How to solve recognising 2d shapes
Basic 2D Shapes
- Triangle: 3 sides, 3 angles summing to 180°.
- Quadrilateral: 4 sides, angles sum to 360°.
- Circle: all points equidistant from centre.
- Count sides and corners to identify a shape.
Example: A shape with 5 equal sides is a regular pentagon.
Worked examples
How many sides does a hexagon have?
Answer: 6
- Count the sides of a hexagon → 6 — A hexagon has 6 sides.
Name the shape: A shape with 4 right angles and opposite sides equal.
Answer: rectangle
- Identify the shape from its properties → rectangle — The described properties match a rectangle.

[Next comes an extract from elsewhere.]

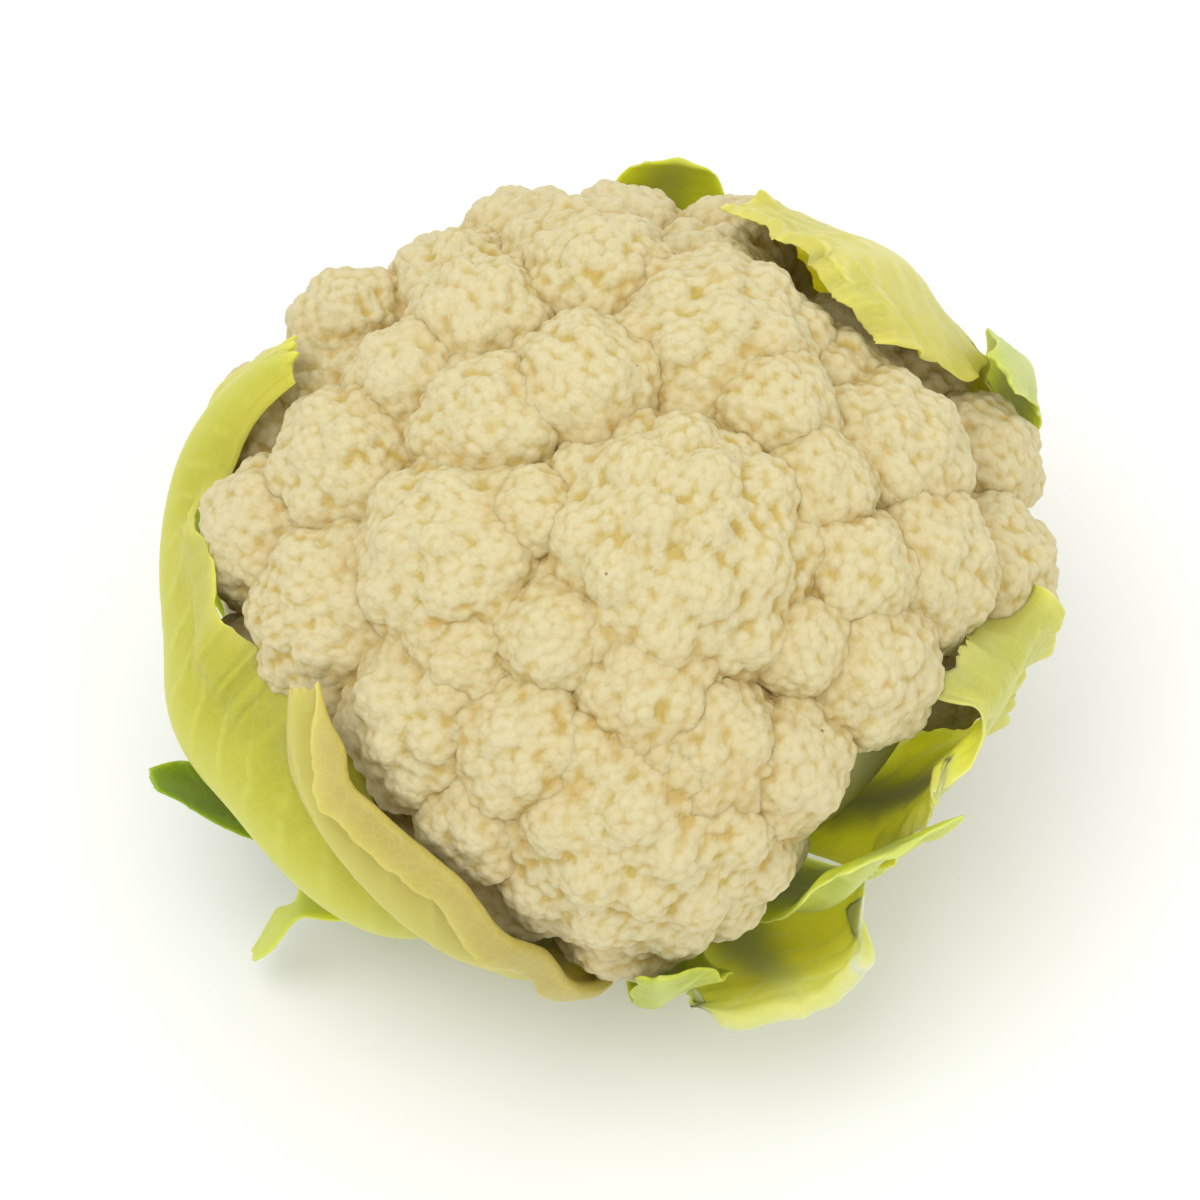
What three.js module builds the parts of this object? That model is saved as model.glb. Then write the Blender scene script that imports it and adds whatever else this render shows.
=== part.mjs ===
// A trimmed white cauliflower: one knobbly head of curd, a thick stalk cut flat below it, and the leaves that
// were left on it, which grow from the stalk and clasp the head.
// Lengths are in millimetres and angles in degrees. +Z is up and the front of the head faces -Y.
// The origin is the middle of the stalk's cut face, on which the head stands.

import * as THREE from "three";
import { ConvexHull } from "three/addons/math/ConvexHull.js";

// The head
const CURD_WIDTH = 180; // across the widest florets
const CURD_RISE = 78; // from the widest level up to the crown
const WIDEST_LEVEL = 62; // of the widest level above the cut
const VIEW_TILT = 55; // the front florets are measured from the front, this far above the horizon
const VIEW_DISTANCE = 900; // and this far from the middle of the head
const FLORET_BULGE = 1.16; // radius of a floret's ball for each unit of its half width
const FLORET_REACH = 84; // how far its knobs run down from its top, round the ball
const KNOB_SPACING = 12.5; // between a small floret's knobs
const SPACING_GROWTH = 0.2; // added to that for each unit of a floret's half width
const KNOB_SPREAD = 0.64; // below 1 the knobs are small at a floret's eye and grow outwards
const KNOB_FILL = 0.68; // a knob's radius for each unit of the distance to the next one
const KNOB_JITTER = 0.1; // share by which a knob's size and place differ from the rule
const SMALLEST_KNOB = 3.4;
const PACKING = 1.155; // a knob's share of the surface, as the square of the distance between knobs
const SHARE_SLACK = 1; // how far a knob may lie inside the next floret's ball
const KNOB_SLACK = 0.2; // how far a knob's middle may lie inside the next knob
const FEWEST_KNOBS = 4; // on a floret
const SEED_STEP = 7919; // between the seeds of one floret and the next
const EYE_TURN = 67; // between the spirals of one floret and the next
const RIM_DROP = 22; // how far below the widest level the lowest knobs sit
const CORE_SHARE = 0.78; // of the dome, filled solid behind the florets
const FLORET_CORE = 0.85; // of a floret's ball, filled solid behind its knobs
const CORE_LIFT = 3; // least room between the ball of a floret's core and the flat foot
const GOLDEN_TURN = 137.508; // from one knob to the next round a floret's eye
const FINEST_GAP = 0.018; // between measured directions, in radians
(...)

How many lines of symmetry does a regular pentagon have?
Answer: 5
- Apply the rule for regular polygons → 5 — A regular pentagon has 5 lines of symmetry (one per side).
Common mistakes
- Children often confuse rectangles and squares, calling all 4-sided shapes 'squares' even when sides measure 8cm by 4cm instead of recognising the unequal sides make it a rectangle.
- Students frequently miscount polygon sides, saying a pentagon has 6 sides or claiming an octagon has 7 sides when they should identify 5 and 8 sides respectively.
- Many pupils incorrectly state that irregular shapes aren't 'real' triangles — claiming a scalene triangle with sides of 3cm, 7cm, and 9cm isn't a triangle because the sides differ in length.